## Information supplied

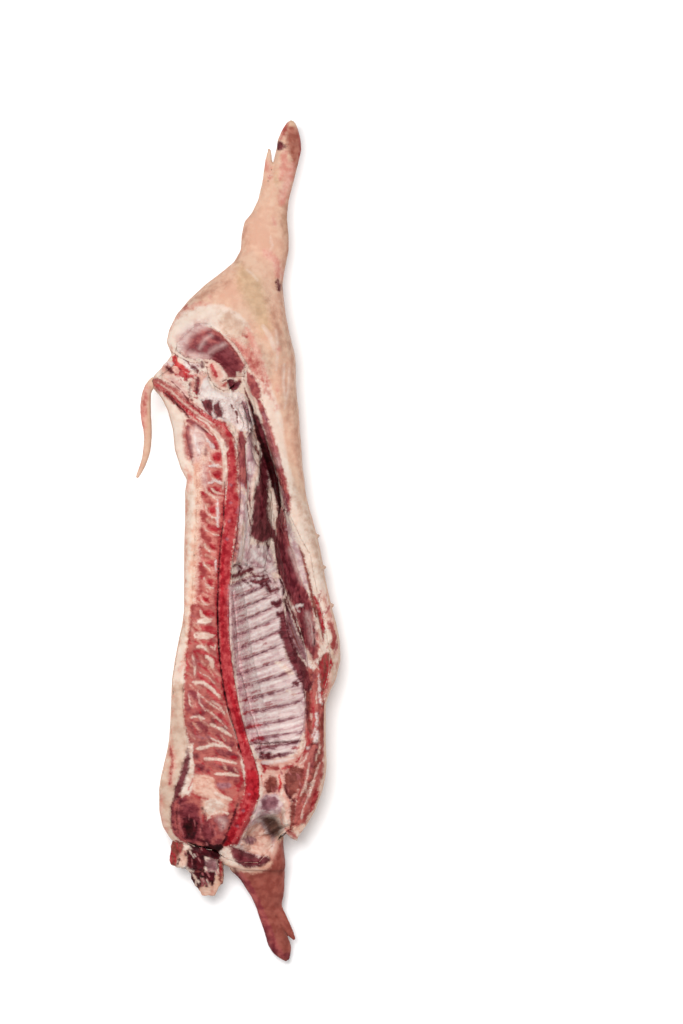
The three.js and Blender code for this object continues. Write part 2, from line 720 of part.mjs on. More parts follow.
const carcass = new THREE.Group();
carcass.name = "half_pig_carcass";
Object.entries(LOOKS).forEach(([name, [colour, roughness]]) => {
  const { vertProperties, triVerts } = solids[name].getMesh();
  const geometry = new THREE.BufferGeometry();
  geometry.setAttribute("position", new THREE.Float32BufferAttribute([...vertProperties], 3));
  geometry.setIndex([...triVerts]);
  geometry.computeVertexNormals();
  const material = new THREE.MeshStandardMaterial({ color: colour, roughness, metalness: 0 });
  const mesh = new THREE.Mesh(geometry, material);
  mesh.name = name;
  carcass.add(mesh);
});

export default carcass;
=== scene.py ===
# %% [markdown]
# # Half a pig, dressed
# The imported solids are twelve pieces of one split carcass, which lies on its skin with the sawn side up.
# They have the right form in flat facets. Here each gets even, fine faces, its small relief and its
# tissues: rind, fat, lean, membrane, blood and bone. The frame comes first, because every piece stays
# where its solid is.

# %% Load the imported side
import math
import random
import bmesh
import bpy
import numpy as np
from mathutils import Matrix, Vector, noise
from mathutils.bvhtree import BVHTree
from mathutils.kdtree import KDTree


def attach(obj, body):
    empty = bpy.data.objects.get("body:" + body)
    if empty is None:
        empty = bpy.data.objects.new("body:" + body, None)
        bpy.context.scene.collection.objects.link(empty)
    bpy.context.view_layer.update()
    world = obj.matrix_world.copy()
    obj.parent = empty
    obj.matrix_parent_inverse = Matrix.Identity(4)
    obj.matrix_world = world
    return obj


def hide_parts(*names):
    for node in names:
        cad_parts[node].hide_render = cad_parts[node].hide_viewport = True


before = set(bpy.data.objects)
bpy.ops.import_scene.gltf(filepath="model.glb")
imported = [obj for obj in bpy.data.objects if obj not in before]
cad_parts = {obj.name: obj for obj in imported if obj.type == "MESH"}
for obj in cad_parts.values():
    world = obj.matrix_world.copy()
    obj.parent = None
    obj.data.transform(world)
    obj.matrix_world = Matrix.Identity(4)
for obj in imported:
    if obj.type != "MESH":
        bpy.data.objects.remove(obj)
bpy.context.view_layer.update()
print("solids:", sorted(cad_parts))

# %% [markdown]
# ## Camera
# The side is seen square on, so the camera hangs straight above it. A long lens far away draws both ends
# at nearly the same scale, as in a catalogue picture. The whole height of the view is 2.13 m of meat and
# floor.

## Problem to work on
Give back exactly the lines from the line that has "const geometry = new" to the line that has "# where its solid is.", both included, and leave out all others.

## Result of this task
  const geometry = new THREE.BufferGeometry();
  geometry.setAttribute("position", new THREE.Float32BufferAttribute([...vertProperties], 3));
  geometry.setIndex([...triVerts]);
  geometry.computeVertexNormals();
  const material = new THREE.MeshStandardMaterial({ color: colour, roughness, metalness: 0 });
  const mesh = new THREE.Mesh(geometry, material);
  mesh.name = name;
  carcass.add(mesh);
});

export default carcass;
=== scene.py ===
# %% [markdown]
# # Half a pig, dressed
# The imported solids are twelve pieces of one split carcass, which lies on its skin with the sawn side up.
# They have the right form in flat facets. Here each gets even, fine faces, its small relief and its
# tissues: rind, fat, lean, membrane, blood and bone. The frame comes first, because every piece stays
# where its solid is.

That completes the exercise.